Data segment:
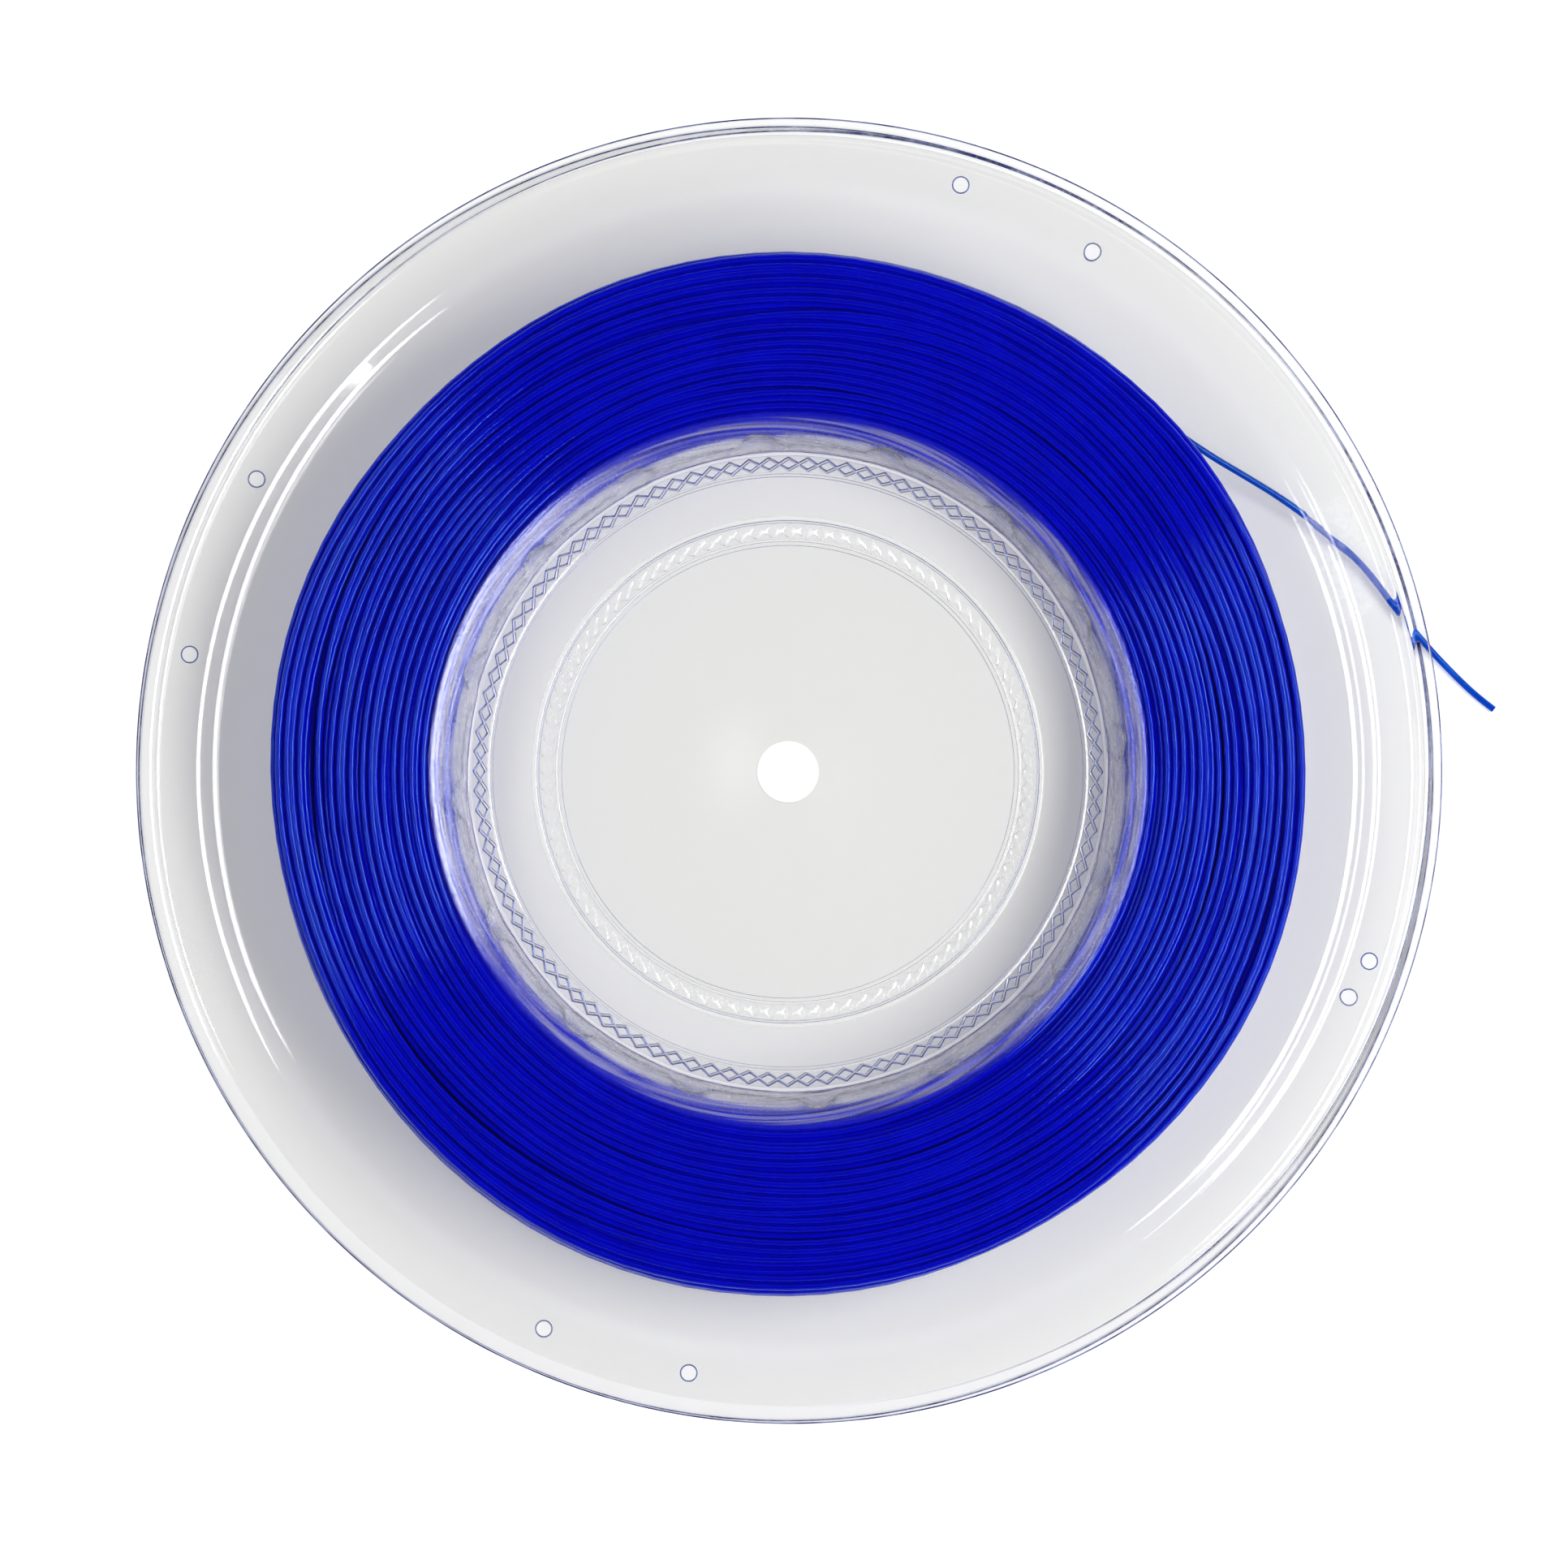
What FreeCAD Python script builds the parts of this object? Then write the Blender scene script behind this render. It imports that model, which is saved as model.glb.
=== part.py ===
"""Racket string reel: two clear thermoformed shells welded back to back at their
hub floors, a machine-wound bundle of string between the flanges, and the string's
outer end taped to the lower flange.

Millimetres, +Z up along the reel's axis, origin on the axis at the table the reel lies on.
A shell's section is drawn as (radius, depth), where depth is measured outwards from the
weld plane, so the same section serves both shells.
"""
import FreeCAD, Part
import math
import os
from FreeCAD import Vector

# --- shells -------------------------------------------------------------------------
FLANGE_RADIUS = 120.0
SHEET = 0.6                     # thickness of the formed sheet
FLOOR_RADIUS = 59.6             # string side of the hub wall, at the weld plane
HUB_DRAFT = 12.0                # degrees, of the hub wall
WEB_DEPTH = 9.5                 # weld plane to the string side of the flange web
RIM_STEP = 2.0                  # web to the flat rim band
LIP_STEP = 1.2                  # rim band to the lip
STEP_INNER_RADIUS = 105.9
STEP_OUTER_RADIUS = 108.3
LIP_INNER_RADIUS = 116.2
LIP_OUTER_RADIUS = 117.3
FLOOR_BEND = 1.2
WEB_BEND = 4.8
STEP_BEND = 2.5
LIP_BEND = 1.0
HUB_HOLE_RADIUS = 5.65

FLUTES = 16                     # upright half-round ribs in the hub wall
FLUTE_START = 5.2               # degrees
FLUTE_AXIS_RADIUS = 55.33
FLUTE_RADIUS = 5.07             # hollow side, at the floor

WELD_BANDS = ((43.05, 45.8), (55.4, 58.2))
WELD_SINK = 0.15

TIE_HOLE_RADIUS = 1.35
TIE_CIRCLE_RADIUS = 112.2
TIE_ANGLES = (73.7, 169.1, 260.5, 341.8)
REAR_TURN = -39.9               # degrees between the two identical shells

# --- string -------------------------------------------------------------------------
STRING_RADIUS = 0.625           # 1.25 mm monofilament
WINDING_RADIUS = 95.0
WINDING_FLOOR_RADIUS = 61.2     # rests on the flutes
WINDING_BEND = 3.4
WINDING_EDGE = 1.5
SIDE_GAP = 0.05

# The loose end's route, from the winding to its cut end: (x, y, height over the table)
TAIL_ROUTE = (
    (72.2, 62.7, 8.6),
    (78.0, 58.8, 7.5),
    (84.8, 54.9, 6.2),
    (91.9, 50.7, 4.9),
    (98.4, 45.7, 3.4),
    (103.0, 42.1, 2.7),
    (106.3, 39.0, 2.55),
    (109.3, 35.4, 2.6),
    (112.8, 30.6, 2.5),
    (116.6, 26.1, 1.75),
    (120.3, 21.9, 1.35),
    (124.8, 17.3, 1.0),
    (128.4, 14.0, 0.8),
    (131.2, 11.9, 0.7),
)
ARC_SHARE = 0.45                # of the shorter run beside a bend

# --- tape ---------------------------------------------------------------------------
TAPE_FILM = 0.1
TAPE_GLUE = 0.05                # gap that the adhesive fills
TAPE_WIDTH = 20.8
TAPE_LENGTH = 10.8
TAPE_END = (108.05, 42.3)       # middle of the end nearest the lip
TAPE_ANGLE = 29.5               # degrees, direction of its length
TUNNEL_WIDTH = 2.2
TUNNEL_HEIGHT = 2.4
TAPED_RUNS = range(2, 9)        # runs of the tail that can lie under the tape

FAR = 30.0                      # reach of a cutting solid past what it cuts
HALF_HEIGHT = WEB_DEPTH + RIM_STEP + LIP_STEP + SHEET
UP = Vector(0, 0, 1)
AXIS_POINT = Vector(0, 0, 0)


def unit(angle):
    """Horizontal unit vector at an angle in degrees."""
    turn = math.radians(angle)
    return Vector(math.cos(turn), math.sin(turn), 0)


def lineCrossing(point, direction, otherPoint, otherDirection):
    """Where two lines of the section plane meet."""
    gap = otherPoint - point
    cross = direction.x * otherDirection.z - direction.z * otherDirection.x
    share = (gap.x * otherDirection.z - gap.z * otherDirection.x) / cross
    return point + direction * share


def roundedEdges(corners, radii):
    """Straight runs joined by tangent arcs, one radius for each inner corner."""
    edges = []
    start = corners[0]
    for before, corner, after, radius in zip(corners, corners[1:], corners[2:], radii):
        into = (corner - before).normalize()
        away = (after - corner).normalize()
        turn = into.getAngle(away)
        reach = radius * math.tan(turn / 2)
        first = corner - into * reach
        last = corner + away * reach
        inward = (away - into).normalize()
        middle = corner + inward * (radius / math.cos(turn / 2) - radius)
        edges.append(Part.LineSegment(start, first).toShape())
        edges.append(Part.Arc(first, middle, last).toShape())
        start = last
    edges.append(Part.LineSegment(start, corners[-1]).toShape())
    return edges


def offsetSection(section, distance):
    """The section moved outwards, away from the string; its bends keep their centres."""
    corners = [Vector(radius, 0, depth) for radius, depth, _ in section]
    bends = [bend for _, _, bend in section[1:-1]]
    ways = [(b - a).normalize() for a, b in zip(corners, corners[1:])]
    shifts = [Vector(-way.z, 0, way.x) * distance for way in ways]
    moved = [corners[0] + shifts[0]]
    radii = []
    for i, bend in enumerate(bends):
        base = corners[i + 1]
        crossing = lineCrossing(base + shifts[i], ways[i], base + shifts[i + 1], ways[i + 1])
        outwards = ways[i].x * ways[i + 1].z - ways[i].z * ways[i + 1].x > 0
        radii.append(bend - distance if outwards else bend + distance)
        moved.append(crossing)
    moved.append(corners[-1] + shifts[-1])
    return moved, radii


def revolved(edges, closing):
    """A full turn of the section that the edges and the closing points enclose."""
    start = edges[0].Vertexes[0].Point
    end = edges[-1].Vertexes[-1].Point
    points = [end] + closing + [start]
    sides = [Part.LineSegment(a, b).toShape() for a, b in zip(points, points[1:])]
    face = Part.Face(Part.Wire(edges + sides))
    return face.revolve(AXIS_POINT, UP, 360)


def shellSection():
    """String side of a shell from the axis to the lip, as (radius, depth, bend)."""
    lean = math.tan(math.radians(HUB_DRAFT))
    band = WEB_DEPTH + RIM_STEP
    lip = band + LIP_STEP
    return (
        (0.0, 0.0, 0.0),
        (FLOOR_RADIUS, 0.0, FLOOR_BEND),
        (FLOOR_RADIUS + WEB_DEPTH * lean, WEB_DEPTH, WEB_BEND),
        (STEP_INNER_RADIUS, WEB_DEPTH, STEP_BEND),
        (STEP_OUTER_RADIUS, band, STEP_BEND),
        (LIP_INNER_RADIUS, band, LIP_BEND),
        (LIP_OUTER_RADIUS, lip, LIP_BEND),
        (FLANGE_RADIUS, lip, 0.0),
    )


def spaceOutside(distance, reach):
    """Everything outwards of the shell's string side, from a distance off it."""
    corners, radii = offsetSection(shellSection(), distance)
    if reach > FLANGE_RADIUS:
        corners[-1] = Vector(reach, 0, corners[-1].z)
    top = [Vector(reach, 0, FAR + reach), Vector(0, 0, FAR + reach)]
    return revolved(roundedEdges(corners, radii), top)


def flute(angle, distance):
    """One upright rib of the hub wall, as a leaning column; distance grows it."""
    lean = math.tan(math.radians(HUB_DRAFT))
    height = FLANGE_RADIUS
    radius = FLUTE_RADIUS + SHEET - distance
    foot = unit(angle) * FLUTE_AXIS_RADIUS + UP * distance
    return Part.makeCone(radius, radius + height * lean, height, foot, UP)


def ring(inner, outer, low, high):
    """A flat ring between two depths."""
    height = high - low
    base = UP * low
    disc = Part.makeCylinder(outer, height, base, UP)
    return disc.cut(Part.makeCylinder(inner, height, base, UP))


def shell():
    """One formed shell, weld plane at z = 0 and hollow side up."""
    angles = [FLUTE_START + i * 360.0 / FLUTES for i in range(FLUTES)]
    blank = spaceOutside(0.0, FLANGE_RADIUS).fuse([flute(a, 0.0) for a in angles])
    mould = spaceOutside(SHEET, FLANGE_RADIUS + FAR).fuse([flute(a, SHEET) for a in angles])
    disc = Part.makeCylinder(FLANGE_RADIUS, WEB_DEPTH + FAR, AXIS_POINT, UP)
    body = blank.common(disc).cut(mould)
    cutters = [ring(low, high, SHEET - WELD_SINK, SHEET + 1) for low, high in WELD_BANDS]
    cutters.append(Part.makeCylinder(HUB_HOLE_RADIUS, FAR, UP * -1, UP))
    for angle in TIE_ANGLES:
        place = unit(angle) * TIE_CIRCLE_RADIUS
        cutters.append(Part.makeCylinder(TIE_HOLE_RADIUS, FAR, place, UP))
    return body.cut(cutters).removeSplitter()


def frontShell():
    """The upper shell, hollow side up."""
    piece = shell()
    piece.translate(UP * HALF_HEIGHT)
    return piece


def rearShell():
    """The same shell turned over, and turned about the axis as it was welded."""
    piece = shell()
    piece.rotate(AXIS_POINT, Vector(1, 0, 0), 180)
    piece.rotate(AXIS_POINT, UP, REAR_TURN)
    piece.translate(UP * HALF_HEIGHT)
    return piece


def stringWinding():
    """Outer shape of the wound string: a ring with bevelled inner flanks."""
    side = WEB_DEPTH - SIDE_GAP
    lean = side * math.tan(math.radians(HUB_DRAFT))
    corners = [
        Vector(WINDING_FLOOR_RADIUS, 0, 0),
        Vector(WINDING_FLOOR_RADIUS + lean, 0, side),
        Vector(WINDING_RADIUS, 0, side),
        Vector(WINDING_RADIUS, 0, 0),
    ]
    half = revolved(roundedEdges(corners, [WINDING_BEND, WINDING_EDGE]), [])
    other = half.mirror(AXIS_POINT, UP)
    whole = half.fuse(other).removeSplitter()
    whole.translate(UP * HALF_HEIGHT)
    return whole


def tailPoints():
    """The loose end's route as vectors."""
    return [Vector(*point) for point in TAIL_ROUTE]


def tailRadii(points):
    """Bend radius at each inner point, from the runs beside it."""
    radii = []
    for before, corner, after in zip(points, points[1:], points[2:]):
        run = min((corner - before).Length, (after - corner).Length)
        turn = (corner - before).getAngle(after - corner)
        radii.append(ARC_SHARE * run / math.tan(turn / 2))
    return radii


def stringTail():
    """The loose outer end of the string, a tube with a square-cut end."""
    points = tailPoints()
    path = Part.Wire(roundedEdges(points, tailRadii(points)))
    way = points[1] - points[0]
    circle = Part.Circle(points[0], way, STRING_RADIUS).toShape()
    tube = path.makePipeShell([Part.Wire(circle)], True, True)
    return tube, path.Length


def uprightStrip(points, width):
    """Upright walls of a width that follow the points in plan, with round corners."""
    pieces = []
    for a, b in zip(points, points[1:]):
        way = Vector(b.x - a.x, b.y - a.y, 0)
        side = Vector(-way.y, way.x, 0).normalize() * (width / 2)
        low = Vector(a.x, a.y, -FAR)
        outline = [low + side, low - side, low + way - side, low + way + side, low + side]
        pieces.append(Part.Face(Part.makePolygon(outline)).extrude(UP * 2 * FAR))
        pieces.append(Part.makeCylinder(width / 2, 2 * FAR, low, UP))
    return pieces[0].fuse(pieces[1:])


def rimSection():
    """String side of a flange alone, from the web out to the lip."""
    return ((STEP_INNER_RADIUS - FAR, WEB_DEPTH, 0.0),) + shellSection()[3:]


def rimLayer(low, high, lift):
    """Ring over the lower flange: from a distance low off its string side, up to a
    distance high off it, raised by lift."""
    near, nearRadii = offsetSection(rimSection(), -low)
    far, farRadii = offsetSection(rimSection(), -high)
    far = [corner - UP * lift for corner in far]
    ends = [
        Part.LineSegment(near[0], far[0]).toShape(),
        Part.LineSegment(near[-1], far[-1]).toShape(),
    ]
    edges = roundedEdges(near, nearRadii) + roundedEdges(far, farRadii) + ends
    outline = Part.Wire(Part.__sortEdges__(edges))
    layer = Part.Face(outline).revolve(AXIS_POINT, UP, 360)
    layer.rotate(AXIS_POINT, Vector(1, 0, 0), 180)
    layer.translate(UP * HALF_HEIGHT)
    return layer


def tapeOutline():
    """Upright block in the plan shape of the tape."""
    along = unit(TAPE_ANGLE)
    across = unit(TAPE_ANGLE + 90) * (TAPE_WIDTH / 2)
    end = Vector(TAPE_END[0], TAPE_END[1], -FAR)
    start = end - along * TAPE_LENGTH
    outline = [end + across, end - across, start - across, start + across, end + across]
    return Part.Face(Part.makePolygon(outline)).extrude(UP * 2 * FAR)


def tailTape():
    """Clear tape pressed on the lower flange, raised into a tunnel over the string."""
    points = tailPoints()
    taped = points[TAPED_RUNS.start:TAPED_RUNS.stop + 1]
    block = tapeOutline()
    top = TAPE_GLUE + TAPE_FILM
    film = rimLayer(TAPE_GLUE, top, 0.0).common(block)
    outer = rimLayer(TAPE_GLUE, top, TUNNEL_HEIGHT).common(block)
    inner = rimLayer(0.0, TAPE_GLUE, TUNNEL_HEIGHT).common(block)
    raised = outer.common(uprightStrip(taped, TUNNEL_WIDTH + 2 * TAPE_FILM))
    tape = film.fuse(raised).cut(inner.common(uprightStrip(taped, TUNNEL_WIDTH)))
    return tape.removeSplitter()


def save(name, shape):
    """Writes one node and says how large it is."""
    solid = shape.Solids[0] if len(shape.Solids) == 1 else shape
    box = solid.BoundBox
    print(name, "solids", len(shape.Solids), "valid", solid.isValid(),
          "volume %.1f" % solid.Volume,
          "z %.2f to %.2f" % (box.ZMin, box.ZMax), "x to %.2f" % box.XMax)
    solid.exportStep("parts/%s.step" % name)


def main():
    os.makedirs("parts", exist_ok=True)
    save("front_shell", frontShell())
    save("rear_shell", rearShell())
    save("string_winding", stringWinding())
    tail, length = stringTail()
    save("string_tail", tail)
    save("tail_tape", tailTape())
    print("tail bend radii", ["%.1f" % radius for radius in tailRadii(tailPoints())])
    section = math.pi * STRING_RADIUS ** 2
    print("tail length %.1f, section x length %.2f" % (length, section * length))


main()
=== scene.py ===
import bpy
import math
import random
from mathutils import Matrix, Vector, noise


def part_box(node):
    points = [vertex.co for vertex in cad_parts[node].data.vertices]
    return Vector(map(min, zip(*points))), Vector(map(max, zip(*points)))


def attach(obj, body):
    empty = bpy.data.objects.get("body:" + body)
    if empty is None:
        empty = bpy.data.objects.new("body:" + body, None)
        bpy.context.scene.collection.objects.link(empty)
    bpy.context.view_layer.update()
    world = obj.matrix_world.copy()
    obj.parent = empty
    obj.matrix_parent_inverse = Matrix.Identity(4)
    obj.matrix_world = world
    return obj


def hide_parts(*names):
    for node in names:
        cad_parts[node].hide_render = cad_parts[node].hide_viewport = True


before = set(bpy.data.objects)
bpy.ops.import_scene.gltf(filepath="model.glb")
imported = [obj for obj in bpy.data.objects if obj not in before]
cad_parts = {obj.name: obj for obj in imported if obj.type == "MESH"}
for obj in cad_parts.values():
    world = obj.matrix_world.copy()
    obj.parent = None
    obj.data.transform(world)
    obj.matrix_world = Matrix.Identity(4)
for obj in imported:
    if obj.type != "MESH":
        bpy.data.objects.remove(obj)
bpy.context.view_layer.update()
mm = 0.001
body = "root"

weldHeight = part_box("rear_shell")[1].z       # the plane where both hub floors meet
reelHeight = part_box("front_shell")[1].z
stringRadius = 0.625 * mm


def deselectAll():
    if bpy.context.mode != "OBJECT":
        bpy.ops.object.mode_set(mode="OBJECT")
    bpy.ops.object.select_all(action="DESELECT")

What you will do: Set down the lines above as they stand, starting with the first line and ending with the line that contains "from FreeCAD import Vector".

Correct answer:
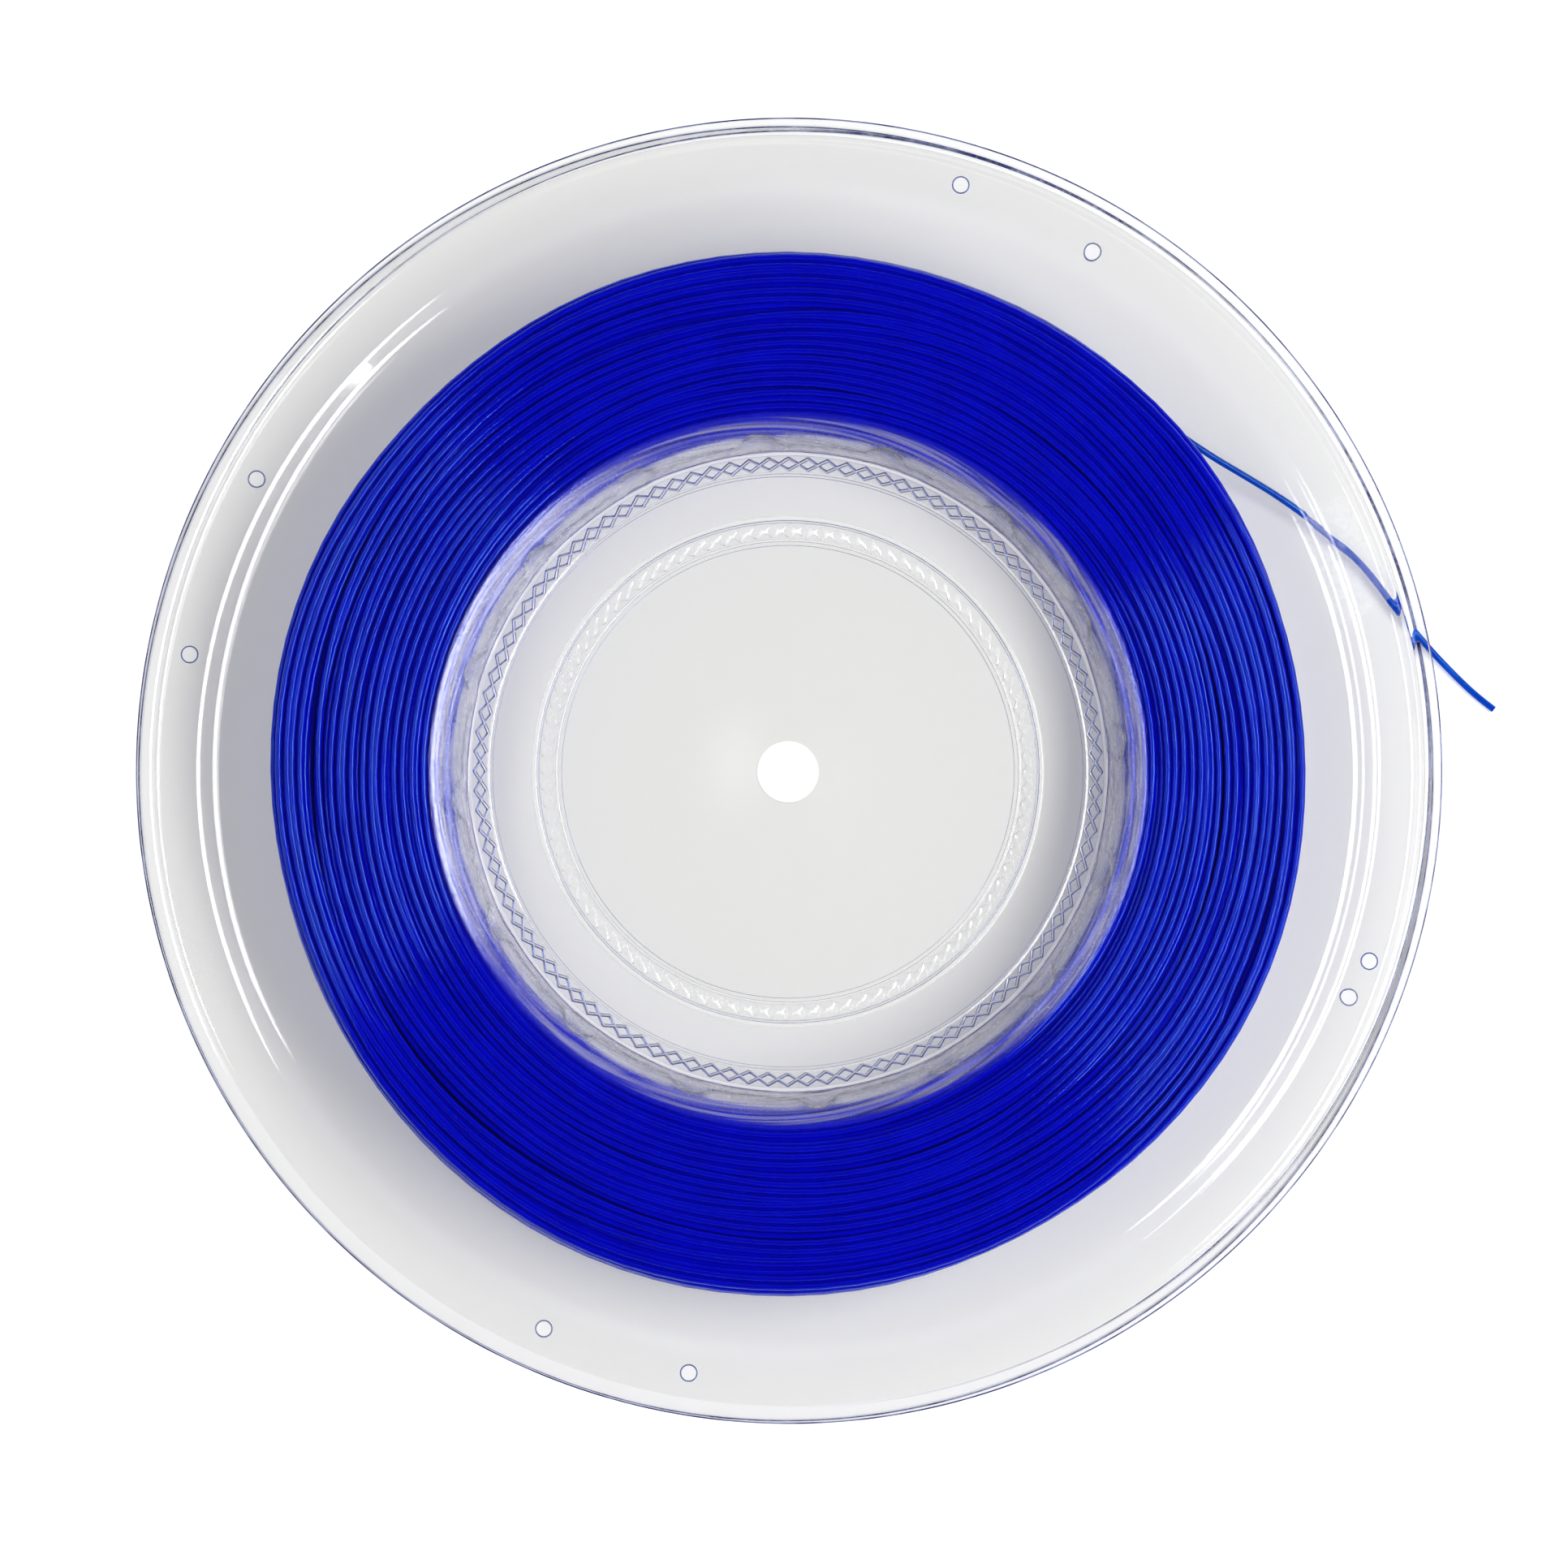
What FreeCAD Python script builds the parts of this object? Then write the Blender scene script behind this render. It imports that model, which is saved as model.glb.
=== part.py ===
"""Racket string reel: two clear thermoformed shells welded back to back at their
hub floors, a machine-wound bundle of string between the flanges, and the string's
outer end taped to the lower flange.

Millimetres, +Z up along the reel's axis, origin on the axis at the table the reel lies on.
A shell's section is drawn as (radius, depth), where depth is measured outwards from the
weld plane, so the same section serves both shells.
"""
import FreeCAD, Part
import math
import os
from FreeCAD import Vector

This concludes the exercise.